Folly of the Fed
I feel (a little) bad for picking on Bob yesterday. I’m sure I’ll get past it and I doubt the folks at Nuveen are losing sleep over it. In any event, I thought we’d take the spotlight off Bob today and shine it where it counts.
Janet Yellen is highly intelligent and, in the opinion of her peers, highly qualified for her new role. However at least one other quality is essential for the job she is about to undertake: the intellectual integrity essential for sound judgement. Andrew Smithers explains Why Yellen May Be A Dangerous Choice:
Yellen could legitimately defend quantitative easing in a number of ways. She could, for example, argue that the risks of high asset prices are counterweighed by QE’s intended benefits, including the prevention of deflation. But, instead, she’s defended the program with meritless arguments to claim that equity prices are not at dangerous levels.
The problem is the metric she uses to value equity prices. The metric she uses is a common one: the ratio of stock prices of companies overall to their overall earnings — the traditional price/earnings (PE) ratio.

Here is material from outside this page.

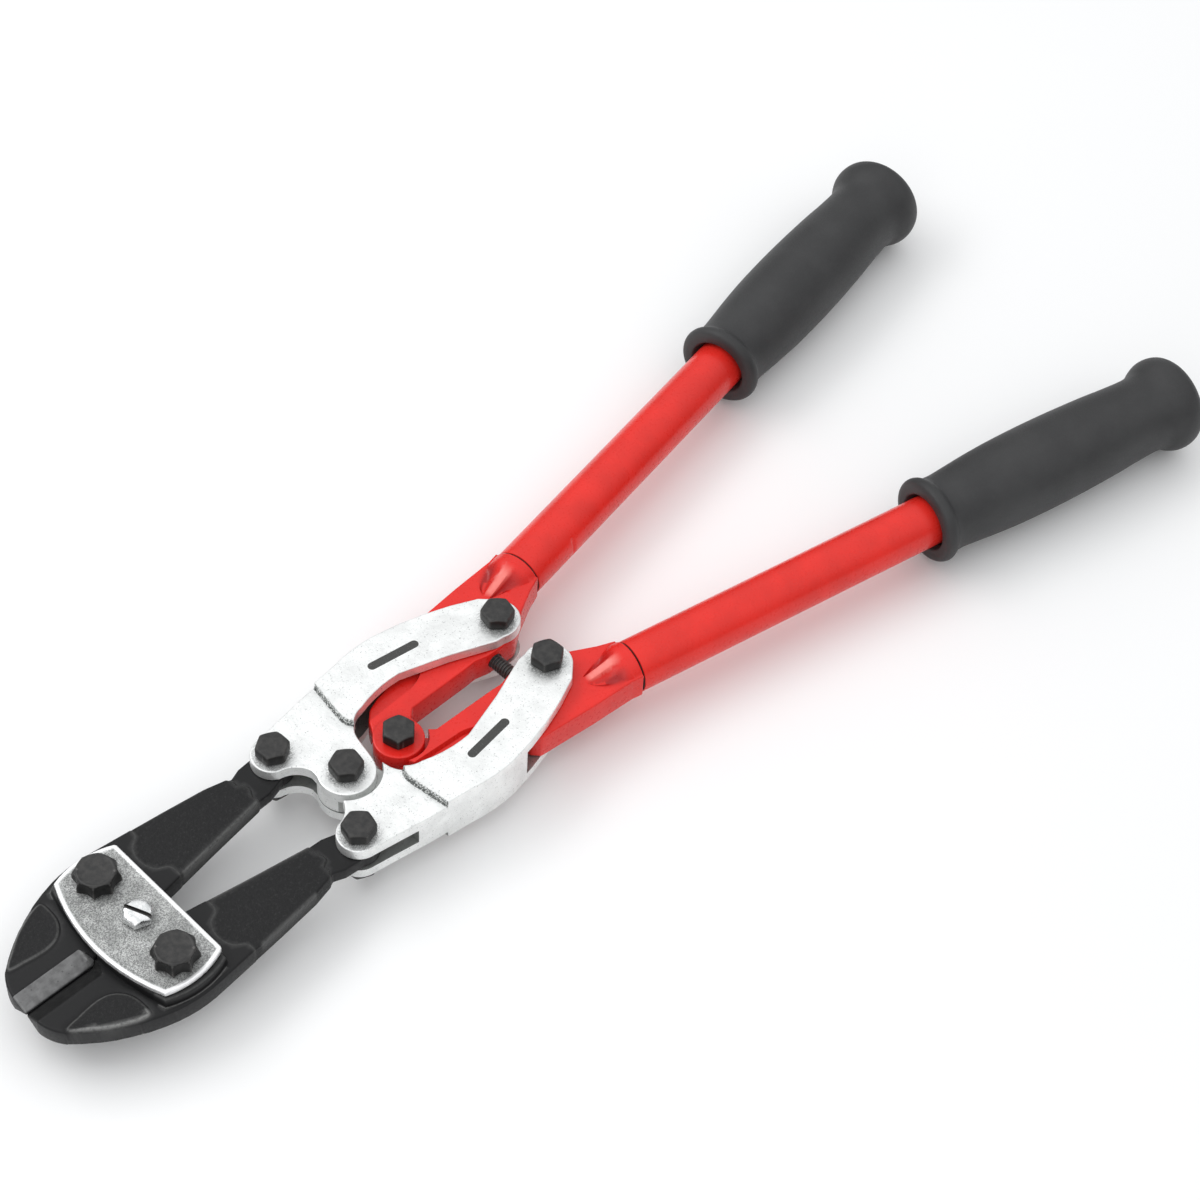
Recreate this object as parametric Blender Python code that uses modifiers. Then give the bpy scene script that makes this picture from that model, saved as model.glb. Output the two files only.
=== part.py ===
"""Bolt cutters of the 18 inch class, lying flat with the jaws closed.

Everything swings in one plane.  Sizes are millimetres in a drawing whose origin is the centre
bolt: +X runs back to the grips, +Y is the left side and +Z is up along the bolts.  The left
half is drawn, and the right half mirrors it with side = -1.  The world's origin lies under the
middle of the tool's length, on the surface that the grips rest on.
"""
import math

import bmesh
import bpy
from mathutils import Vector

MM = 0.001

# ------------------------------------------------------------------- driving dimensions
LEFT = 1
RIGHT = -1
GAP = 0.3                       # air between pieces that bear on each other

# Pivot axes of the left half
CENTRE = (0.0, 0.0)
JAW_PIVOT = (-93.0, 20.9)
TAIL_PIVOT = (-14.2, 22.9)
HANDLE_PIVOT = (84.2, 13.1)
HANDLE_HINGE = (24.4, 0.0)
CLAMP = (-92.2, 0.0)

# Heights above and below the middle plane
TAIL_HALF = 2.9
BLADE_HALF = 3.9
BOSS_HALF = 7.3
ARM_HALF = 5.3
TONGUE_HALF = 3.0
STRAP_INNER = BOSS_HALF + GAP
STRAP_OUTER = 9.9
FRONT_INNER = 3.3
FRONT_OUTER = 7.75
REAR_INNER = 6.2
REAR_OUTER = 10.4
EAR_SPLIT = GAP / 2             # half of the gap between the two handle ears
CUTTER_REACH = 20.0             # above and below every face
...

A question, though: what measure of profits to use? Yellen is on record claiming that the PE multiple based on assumptions about next year’s earnings can be used to show that the market is not overpriced. Here’s what she said in 2011:
“Overall … indicators do not obviously point to significant excesses or imbalances in the United States. … forward price-to-earnings ratios in the stock market fall within the ranges prevailing in recent decades, and are well below the early-2000 peak.”
This is nonsense. On several occasions in the past, the market, based either on the past 12 months’ or the next 12 months’ earnings, has appeared to be reasonably priced, despite being demonstrably and dangerously expensive based on more reliable measures.
Those more reliable measures include q, which is the ratio of stock market value to real-world replacement value. Another more reliable measure is the Cyclically-Adjusted Price-Earnings ratio which compares the value of the stock market not to just one year’s worth of earnings, but rather to the inflation-adjusted average of earnings for the past 10 years.
The fact that Janet Yellen chose the criterion most likely among this group to give a misleading signal raises the issue of intellectual integrity. Possible explanations are ignorance and the wish to defend the quantitative easing policy that has taken place on her watch. Ignorance about these other metrics is unlikely. Janet Yellen is married to Nobel Laureate George Akerlof who has co-authored economic papers with the newest Nobel Laureate, Bob Shiller, who has been the most prominent proponent of the use of CAPE to evaluate whether the current level of the stock market is out of line historically. Ignorance, even if true, does not strike me as a valid excuse.
Those who use their position as (then) deputy chair of the Fed surely have a duty to study the literature on a subject before pronouncing conclusions which have major policy implications.
Where we have the actual data, ratios based on prospective data have a worse correlation with hindsight value than PEs based on the earnings-per-share for the past 12 months and considerably worse than the dividend yield.
Using prospective earnings today is particularly suspect because no one knows what they will be; such forecasts are habitually overstated and they can be wildly wrong. Why were they used? Even the least cynical must suspect that they were used not because of their virtues but because of their defects.
Had the emphasis been placed on q, Yellen should have been worrying that the market, on Wednesday, Nov. 13, (S&P 500 at 1782 ) was 68 percent overpriced according to q and over 80 percent according to CAPE.
No hard feelings Bob. Shame on you Janet.